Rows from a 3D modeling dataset
'''
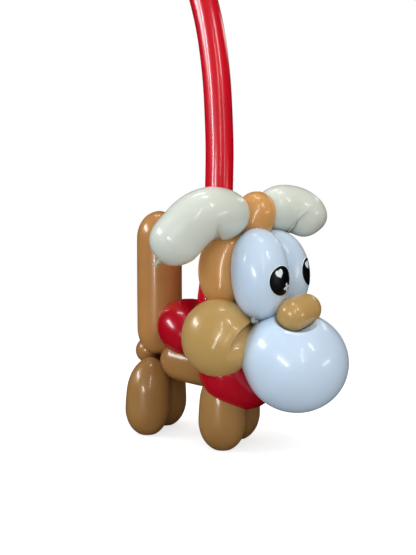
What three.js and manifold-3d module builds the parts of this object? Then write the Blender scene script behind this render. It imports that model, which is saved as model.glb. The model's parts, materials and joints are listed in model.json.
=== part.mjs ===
// Balloon poodle on a balloon leash, in millimetres.
// The dog looks along +X, its left side is +Y and it stands on its four feet with +Z up.
import * as THREE from "three";
import { mergeVertices } from "three/addons/utils/BufferGeometryUtils.js";
import Module from "manifold-3d";

const wasm = await Module();
wasm.setup();

// ---------- sizes ----------
const fineness = 0.12; // flat faces that lie closer than this to one plane are joined up
const gap = 0.3; // air kept between two balloons that press on each other
const twist = 2.4; // radius of the rope of rubber where a bubble is twisted off

// mocha body balloon
const legRadius = 22;
const legHeight = 74;
const footFlat = 2.4; // height of the small flat each foot rests on
const frontLegX = 2;
const rearLegX = -85.5;
const legSpread = 18.5; // half the distance between the two legs of a pair
const legSkew = 4; // the right leg of a pair sits this far ahead of its middle
const backRadius = 19.5;
const tailRadius = 22.2;
const tailTop = 217;
const rumpRadius = 13;
const neckRadius = 16.5;

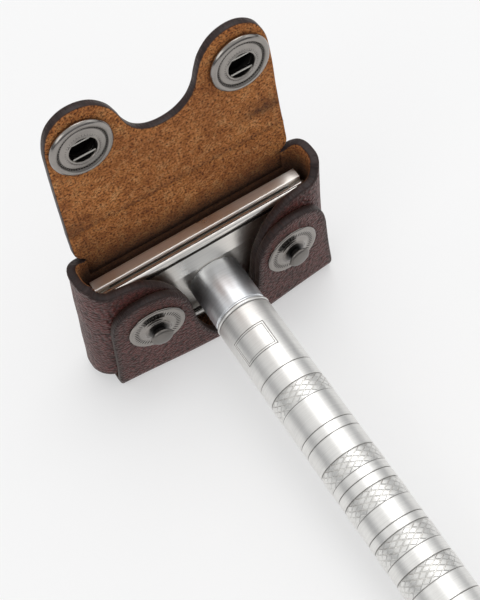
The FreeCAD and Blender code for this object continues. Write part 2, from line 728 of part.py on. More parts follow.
'''
## Directions for this task
Reproduce every record, matching each line exactly.

## The answer
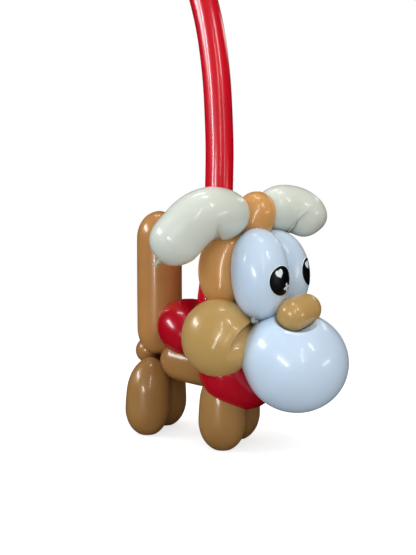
What three.js and manifold-3d module builds the parts of this object? Then write the Blender scene script behind this render. It imports that model, which is saved as model.glb. The model's parts, materials and joints are listed in model.json.
=== part.mjs ===
// Balloon poodle on a balloon leash, in millimetres.
// The dog looks along +X, its left side is +Y and it stands on its four feet with +Z up.
import * as THREE from "three";
import { mergeVertices } from "three/addons/utils/BufferGeometryUtils.js";
import Module from "manifold-3d";

const wasm = await Module();
wasm.setup();

// ---------- sizes ----------
const fineness = 0.12; // flat faces that lie closer than this to one plane are joined up
const gap = 0.3; // air kept between two balloons that press on each other
const twist = 2.4; // radius of the rope of rubber where a bubble is twisted off

// mocha body balloon
const legRadius = 22;
const legHeight = 74;
const footFlat = 2.4; // height of the small flat each foot rests on
const frontLegX = 2;
const rearLegX = -85.5;
const legSpread = 18.5; // half the distance between the two legs of a pair
const legSkew = 4; // the right leg of a pair sits this far ahead of its middle
const backRadius = 19.5;
const tailRadius = 22.2;
const tailTop = 217;
const rumpRadius = 13;
const neckRadius = 16.5;

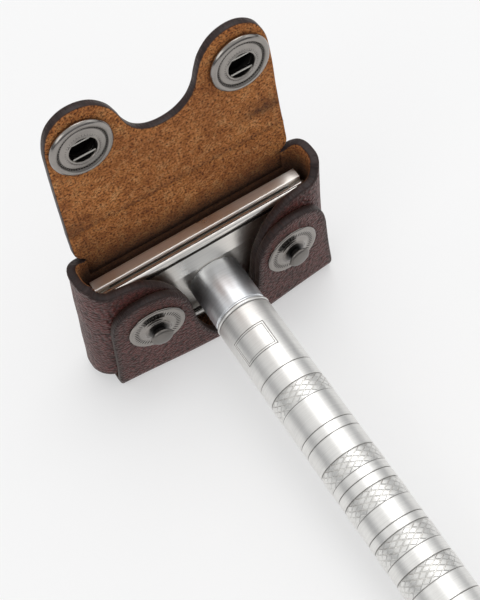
The FreeCAD and Blender code for this object continues. Write part 2, from line 728 of part.py on. More parts follow.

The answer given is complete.